O ativismo judicial marcou a atuação do Judiciário durante os quatro anos de gestão do presidente Jair Bolsonaro (PL), com o Supremo Tribunal Federal (STF) e outras cortes da República – como o Tribunal Superior Eleitoral (TSE) e o Superior Tribunal de Justiça (STJ) – assumindo papéis que antes cabiam somente ao Executivo e ao Legislativo. A partir de 2023, com Luiz Inácio Lula da Silva (PT) na Presidência, o cenário deve sofrer algumas mudanças.
Por um lado, bandeiras da esquerda como legalização do aborto, promoção da ideologia de gênero, controle da expressão nos meios digitais, desencarceramento em massa, descriminalização das drogas e proibição do homeschooling sofrerão forte oposição no Congresso, onde a direita elegeu dezenas de parlamentares. O Judiciário pode ser o atalho por meio do qual a esquerda buscará avançar essa pautas sem passar pelo Congresso.
O STF tem alguns julgamentos pendentes nas pautas de costumes. Em relação ao aborto, por exemplo, a ADPF 442, que discute a descriminalização da prática até a décima segunda semana de gestação, poderá entrar em pauta. Também está parado há anos o Recurso Extraordinário (RE) 635.659, sobre a liberação do porte de drogas para consumo pessoal, que pode ganhar andamento com um Executivo mais tolerante ao tema.
Quanto à liberdade de expressão nas redes, os anseios de regulação da mídia de Lula vão mais ou menos ao encontro das ações do Judiciário nos últimos anos: ambos defendem a ideia de que é preciso impedir a propagação de alguns tipos de discurso, e é possível que os dois poderes sejam aliados na tendência de cerceamento da liberdade de expressão. Alguns especialistas temem até mesmo que, nos próximos anos, as regras estabelecidas pelo TSE contra fake news sejam usadas em julgamentos não relacionados com as eleições.
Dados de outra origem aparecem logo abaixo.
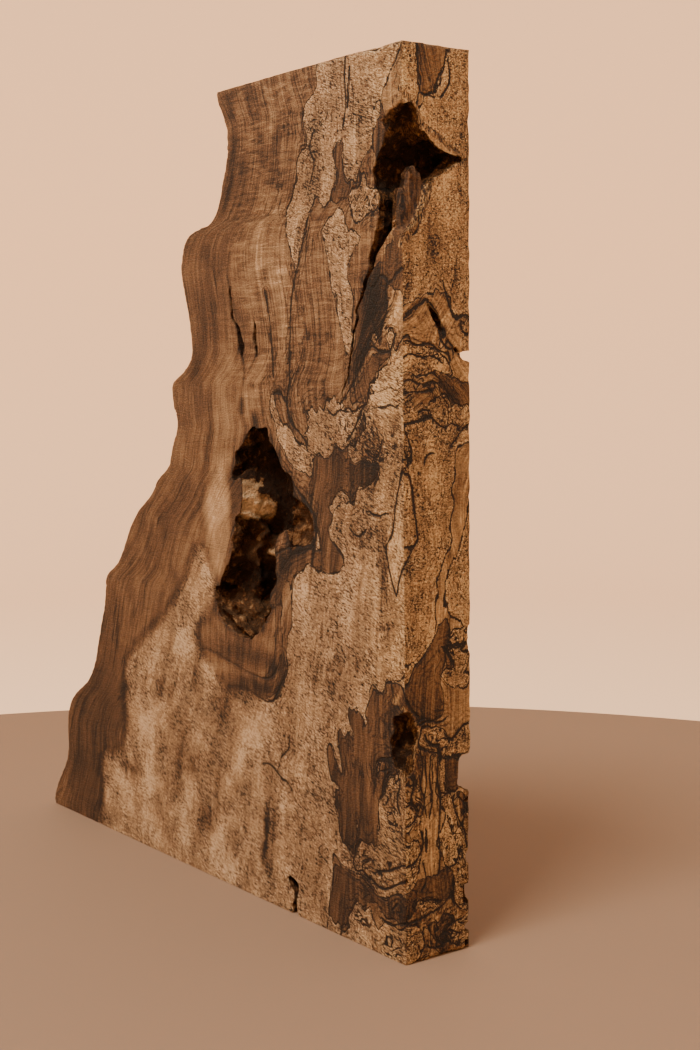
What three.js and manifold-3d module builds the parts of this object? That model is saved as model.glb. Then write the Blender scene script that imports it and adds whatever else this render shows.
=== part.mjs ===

Por outro lado, um presidente da República mais receptivo ao ideário do dito “progressismo” poderia amainar o ímpeto ativista em alguns temas, uma vez que o Judiciário já não se veria mais como único canal para promover uma agenda progressista. É o que pensa Alessandro Chiarottino, doutor em Direito Constitucional pela USP.
“Quando você tem um governo conservador, como era o caso do governo Bolsonaro, o ativismo tende a ser maior. Com o governo de esquerda, a gente deve esperar uma diminuição do ativismo, pela simples razão de que o próprio governo já teria iniciativas que vão no sentido em que o STF tem ido nos últimos anos. Há certa coincidência de pensamento, de visão de mundo”, diz.
Este alinhamento ideológico entre Executivo e Judiciário, segundo Chiarottino, deve causar turbulência política com o Congresso, no qual a direita ganhou muitas novas cadeiras. “Dada a configuração do Congresso, a gente pode esperar um período de conflitualidade política mais elevada. Deve haver um acirramento da batalha política por temas sensíveis, por temas de costumes. Vai ser um período bastante agitado”, afirma.
Chiarottino aposta que justamente para transmitir uma imagem de independência em relação ao Executivo, o STF deverá tentar se opor, em alguns pontos, à figura de Lula. “Penso até – e pode parecer paradoxal para alguns – que ele vai tentar mostrar uma cara independente”, afirma.
E como fica a possibilidade de impeachment dos responsáveis pelo ativismo judicial?
Um dos desejos de parte da população durante as eleições de 2022 – que se traduziu em promessa de campanha de alguns candidatos – foi a chegada de congressistas dispostos a tirar do Judiciário os ministros responsáveis pelo ativismo judicial dos últimos anos.
A presença de Lula no Executivo, contudo, deve desanimar eventuais tentativas de impeachment de ministros do STF por parte do Senado, já que o substituto da cadeira desocupada seria indicado pelo próprio petista.
Lula terá direito a nomear dois ministros do STF já em 2023, porque Ricardo Lewandowski se aposentará em maio, e Rosa Weber, em outubro do próximo ano. Com a eventual queda de um ministro por impeachment, o petista teria direito à indicação de mais um nome, o que interessa pouco a parlamentares conservadores. Além disso, a própria falta de apoio do presidente da República ajudaria a inviabilizar o impeachment.
“Com a vitória do Lula, acho que o cenário de impeachment é menos provável. Sem o apoio político da Presidência da República, o impeachment fica muito difícil. O presidente tem a sua influência dentro do Senado. Ainda que não tenha capacidade de veto técnica, ele tem influência muito grande sobre senadores. Não vejo isso caminhando. Se tivesse sido reeleito o presidente Bolsonaro, isso caminharia de forma muito mais correta”, opina Chiarottino.